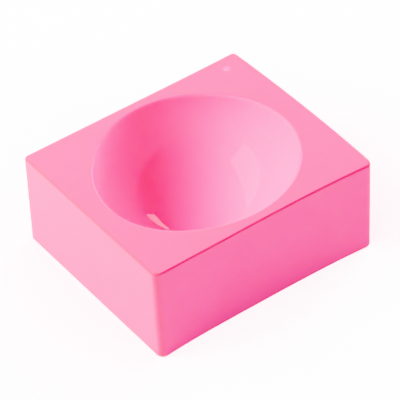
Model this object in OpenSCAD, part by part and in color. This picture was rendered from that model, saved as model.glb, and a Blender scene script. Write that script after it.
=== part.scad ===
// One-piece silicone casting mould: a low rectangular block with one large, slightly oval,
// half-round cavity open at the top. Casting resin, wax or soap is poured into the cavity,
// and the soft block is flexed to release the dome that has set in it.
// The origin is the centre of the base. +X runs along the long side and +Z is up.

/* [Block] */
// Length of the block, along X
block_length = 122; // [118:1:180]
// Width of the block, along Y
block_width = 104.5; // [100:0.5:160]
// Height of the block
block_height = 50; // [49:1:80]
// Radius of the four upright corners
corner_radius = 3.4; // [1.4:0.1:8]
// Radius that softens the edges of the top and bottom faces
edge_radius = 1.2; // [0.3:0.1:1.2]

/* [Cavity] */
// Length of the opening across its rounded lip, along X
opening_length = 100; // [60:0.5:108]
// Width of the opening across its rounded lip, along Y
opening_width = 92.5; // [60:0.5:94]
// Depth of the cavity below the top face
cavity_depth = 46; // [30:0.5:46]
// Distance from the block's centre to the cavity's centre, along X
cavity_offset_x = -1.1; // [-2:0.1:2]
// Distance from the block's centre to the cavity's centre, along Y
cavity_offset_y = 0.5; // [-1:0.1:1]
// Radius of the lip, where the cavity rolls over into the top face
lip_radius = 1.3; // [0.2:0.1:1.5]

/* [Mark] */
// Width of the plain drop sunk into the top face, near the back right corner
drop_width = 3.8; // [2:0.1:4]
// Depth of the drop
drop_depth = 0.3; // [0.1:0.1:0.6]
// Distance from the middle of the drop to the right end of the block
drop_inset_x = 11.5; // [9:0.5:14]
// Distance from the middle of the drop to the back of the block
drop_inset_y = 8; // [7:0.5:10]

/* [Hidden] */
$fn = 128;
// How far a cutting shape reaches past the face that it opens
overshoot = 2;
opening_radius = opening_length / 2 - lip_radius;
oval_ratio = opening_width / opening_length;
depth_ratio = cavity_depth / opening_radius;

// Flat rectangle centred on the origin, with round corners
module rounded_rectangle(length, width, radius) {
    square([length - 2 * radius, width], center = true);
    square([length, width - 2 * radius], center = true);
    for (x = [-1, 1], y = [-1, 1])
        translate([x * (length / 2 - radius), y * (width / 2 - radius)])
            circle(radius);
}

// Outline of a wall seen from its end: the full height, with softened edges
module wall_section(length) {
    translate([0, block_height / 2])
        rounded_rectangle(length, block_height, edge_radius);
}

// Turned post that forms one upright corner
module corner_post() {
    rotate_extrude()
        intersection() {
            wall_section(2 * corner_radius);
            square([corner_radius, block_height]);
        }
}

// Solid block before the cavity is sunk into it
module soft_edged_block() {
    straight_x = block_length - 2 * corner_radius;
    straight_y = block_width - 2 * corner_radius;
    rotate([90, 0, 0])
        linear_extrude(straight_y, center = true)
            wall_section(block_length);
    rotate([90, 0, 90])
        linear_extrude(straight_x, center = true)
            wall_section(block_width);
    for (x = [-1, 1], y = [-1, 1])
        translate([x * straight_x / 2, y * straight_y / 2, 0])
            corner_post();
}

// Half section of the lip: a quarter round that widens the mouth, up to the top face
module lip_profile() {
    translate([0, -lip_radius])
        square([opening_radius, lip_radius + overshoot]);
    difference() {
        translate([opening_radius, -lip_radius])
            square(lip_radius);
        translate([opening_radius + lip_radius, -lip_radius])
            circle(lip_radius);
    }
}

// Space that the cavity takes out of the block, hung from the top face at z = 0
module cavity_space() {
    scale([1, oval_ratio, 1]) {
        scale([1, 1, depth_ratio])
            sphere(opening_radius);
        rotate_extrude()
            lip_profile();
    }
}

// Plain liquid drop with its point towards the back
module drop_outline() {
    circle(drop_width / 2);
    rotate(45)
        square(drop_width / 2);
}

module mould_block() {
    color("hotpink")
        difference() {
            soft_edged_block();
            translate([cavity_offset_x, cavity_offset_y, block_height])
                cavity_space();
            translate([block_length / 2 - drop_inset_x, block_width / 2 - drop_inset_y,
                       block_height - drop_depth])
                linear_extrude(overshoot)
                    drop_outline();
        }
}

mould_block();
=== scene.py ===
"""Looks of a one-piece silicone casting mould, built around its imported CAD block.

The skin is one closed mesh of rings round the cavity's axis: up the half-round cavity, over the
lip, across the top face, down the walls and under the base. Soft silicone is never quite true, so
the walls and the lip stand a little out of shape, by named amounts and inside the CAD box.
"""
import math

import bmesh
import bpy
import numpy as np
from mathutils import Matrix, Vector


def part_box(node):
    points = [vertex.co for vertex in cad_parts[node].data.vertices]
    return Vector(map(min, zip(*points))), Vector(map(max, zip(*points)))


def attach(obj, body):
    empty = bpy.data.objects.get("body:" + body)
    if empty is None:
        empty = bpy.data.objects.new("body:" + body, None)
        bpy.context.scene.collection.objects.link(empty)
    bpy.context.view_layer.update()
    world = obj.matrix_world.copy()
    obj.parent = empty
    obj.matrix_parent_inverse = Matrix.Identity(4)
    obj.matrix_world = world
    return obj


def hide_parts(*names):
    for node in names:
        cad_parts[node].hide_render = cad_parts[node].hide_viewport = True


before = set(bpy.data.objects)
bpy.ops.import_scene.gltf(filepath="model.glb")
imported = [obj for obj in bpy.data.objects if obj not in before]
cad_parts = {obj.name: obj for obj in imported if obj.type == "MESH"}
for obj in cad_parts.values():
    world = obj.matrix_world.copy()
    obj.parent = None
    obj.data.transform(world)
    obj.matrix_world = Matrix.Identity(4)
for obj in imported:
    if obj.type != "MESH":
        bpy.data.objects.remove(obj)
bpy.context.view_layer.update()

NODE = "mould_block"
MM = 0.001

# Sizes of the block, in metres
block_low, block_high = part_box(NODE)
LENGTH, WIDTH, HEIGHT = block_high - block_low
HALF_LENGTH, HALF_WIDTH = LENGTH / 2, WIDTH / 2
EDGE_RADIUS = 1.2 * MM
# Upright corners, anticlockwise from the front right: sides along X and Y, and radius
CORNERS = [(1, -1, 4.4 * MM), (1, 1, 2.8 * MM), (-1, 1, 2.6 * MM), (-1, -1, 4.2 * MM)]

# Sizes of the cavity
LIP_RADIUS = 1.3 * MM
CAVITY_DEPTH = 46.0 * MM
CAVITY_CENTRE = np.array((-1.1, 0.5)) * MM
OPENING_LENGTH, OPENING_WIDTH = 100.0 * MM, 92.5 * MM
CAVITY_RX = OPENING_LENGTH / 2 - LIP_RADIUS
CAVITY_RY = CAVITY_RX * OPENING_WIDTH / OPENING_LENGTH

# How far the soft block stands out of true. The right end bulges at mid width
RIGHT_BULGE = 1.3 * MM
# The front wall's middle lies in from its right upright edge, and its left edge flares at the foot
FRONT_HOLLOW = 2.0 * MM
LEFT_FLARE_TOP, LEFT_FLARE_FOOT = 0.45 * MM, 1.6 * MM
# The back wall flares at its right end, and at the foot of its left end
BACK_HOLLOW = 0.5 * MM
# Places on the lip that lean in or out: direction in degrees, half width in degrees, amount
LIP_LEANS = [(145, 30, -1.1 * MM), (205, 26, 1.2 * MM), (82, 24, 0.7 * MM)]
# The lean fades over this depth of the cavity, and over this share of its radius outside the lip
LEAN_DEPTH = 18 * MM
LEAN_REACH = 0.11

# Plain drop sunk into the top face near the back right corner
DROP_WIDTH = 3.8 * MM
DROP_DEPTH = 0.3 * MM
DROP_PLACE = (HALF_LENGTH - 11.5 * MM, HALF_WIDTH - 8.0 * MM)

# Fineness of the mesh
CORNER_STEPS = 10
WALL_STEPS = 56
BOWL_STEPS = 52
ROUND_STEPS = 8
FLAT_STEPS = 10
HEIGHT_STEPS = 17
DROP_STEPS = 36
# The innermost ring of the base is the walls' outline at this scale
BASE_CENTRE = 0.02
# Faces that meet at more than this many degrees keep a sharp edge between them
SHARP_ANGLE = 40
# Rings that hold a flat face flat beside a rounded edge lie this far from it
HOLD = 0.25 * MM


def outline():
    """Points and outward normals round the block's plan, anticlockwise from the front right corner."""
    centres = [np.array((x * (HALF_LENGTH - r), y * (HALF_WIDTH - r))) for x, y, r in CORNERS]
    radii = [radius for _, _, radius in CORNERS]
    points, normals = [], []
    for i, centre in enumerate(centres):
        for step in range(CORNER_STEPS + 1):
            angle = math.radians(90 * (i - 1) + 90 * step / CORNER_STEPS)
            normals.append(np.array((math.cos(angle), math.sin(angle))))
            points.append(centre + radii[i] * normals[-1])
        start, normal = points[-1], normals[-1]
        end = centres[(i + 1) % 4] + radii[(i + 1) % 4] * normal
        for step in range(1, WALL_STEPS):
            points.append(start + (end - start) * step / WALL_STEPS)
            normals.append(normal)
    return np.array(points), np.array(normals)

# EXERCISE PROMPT
Print from the first line through the line that contains "and +Z is up.", please, including both, and leave out every line outside that stretch.

# RESPONSE BELOW
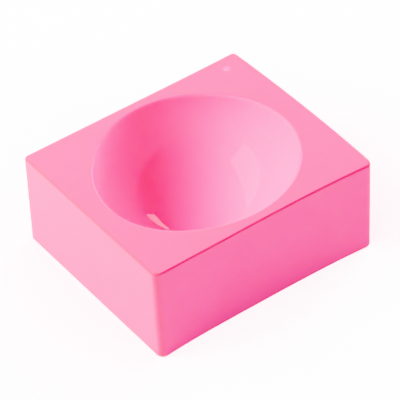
Model this object in OpenSCAD, part by part and in color. This picture was rendered from that model, saved as model.glb, and a Blender scene script. Write that script after it.
=== part.scad ===
// One-piece silicone casting mould: a low rectangular block with one large, slightly oval,
// half-round cavity open at the top. Casting resin, wax or soap is poured into the cavity,
// and the soft block is flexed to release the dome that has set in it.
// The origin is the centre of the base. +X runs along the long side and +Z is up.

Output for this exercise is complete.